*EXERCISE TASK*:
Return exactly the listing's lines, from its first line to the line holding "fired enamel labels.", ends included.

* START MATERIAL PROVIDED *

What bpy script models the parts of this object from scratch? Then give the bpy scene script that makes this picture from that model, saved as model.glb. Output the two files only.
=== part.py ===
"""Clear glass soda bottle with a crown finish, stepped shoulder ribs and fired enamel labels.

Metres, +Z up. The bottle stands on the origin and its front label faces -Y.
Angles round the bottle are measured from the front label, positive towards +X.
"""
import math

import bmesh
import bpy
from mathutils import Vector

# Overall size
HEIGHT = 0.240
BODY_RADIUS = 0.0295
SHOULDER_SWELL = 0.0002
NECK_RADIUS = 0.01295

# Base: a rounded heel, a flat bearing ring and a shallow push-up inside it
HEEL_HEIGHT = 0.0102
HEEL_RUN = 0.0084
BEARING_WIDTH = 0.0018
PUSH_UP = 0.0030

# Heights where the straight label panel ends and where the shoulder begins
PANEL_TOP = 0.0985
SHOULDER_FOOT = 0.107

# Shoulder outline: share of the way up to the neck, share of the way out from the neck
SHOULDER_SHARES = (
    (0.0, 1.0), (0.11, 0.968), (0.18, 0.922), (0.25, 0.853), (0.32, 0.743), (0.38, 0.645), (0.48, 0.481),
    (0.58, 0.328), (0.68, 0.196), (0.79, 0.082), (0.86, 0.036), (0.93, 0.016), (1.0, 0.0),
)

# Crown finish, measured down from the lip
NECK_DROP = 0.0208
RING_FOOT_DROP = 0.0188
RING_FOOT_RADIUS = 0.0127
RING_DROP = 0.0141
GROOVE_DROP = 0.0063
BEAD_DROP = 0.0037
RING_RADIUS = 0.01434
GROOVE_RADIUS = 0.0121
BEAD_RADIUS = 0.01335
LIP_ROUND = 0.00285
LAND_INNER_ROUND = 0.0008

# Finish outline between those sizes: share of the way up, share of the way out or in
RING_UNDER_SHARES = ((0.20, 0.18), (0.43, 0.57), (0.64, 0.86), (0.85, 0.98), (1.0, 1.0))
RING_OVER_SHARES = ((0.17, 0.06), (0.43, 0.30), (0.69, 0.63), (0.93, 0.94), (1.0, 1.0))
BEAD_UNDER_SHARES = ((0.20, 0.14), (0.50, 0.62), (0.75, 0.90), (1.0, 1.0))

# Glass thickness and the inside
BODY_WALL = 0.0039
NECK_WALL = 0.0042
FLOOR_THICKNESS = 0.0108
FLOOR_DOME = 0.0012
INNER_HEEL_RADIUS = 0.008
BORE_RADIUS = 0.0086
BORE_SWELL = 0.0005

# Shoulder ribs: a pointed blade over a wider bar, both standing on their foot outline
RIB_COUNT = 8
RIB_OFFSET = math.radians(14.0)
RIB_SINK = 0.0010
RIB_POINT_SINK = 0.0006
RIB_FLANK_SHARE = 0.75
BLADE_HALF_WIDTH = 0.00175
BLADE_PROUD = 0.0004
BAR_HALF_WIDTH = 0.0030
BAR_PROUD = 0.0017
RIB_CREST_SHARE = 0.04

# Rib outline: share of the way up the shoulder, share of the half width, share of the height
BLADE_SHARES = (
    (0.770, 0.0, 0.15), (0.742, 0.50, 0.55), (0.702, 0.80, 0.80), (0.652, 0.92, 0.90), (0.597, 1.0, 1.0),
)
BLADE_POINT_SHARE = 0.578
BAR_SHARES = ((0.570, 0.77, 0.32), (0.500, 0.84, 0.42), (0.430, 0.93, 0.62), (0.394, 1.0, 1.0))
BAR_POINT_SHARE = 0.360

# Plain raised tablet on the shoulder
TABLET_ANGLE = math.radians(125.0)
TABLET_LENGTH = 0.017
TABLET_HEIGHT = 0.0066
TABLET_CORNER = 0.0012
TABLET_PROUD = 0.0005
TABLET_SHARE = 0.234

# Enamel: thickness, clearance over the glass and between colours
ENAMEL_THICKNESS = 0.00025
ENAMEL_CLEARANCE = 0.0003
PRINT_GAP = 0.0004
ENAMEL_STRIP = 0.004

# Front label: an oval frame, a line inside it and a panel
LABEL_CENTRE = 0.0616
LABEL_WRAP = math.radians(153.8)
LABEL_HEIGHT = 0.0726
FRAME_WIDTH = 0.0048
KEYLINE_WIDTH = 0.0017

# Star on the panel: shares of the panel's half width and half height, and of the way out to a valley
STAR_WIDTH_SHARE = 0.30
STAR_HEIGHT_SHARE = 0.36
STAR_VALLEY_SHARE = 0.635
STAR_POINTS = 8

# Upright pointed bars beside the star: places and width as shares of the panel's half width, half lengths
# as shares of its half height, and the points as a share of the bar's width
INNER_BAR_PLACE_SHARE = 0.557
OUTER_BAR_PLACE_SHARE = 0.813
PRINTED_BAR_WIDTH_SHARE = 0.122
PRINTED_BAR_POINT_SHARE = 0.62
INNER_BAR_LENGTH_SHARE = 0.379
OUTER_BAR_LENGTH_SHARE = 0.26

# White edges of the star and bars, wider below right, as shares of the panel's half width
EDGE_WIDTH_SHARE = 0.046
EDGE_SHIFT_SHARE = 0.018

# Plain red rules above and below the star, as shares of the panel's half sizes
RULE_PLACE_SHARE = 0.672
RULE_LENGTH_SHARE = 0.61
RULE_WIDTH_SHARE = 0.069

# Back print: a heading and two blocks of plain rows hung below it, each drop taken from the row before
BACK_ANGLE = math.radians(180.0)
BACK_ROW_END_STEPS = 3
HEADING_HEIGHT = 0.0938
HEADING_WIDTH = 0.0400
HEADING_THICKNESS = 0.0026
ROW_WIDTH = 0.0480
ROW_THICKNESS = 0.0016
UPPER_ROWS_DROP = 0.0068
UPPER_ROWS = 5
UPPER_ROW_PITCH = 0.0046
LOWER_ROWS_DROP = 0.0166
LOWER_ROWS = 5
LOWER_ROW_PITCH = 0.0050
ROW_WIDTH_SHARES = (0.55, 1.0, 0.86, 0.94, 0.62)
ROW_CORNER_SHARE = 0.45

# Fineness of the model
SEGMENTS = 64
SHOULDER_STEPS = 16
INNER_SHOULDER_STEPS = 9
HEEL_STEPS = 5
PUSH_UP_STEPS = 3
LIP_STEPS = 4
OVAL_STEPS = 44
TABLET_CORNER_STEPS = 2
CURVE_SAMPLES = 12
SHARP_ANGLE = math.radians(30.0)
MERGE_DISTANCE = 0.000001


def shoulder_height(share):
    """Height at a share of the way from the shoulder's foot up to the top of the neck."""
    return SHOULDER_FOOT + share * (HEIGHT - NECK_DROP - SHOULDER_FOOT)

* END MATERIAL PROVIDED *

*FINISHED ANSWER*:
What bpy script models the parts of this object from scratch? Then give the bpy scene script that makes this picture from that model, saved as model.glb. Output the two files only.
=== part.py ===
"""Clear glass soda bottle with a crown finish, stepped shoulder ribs and fired enamel labels.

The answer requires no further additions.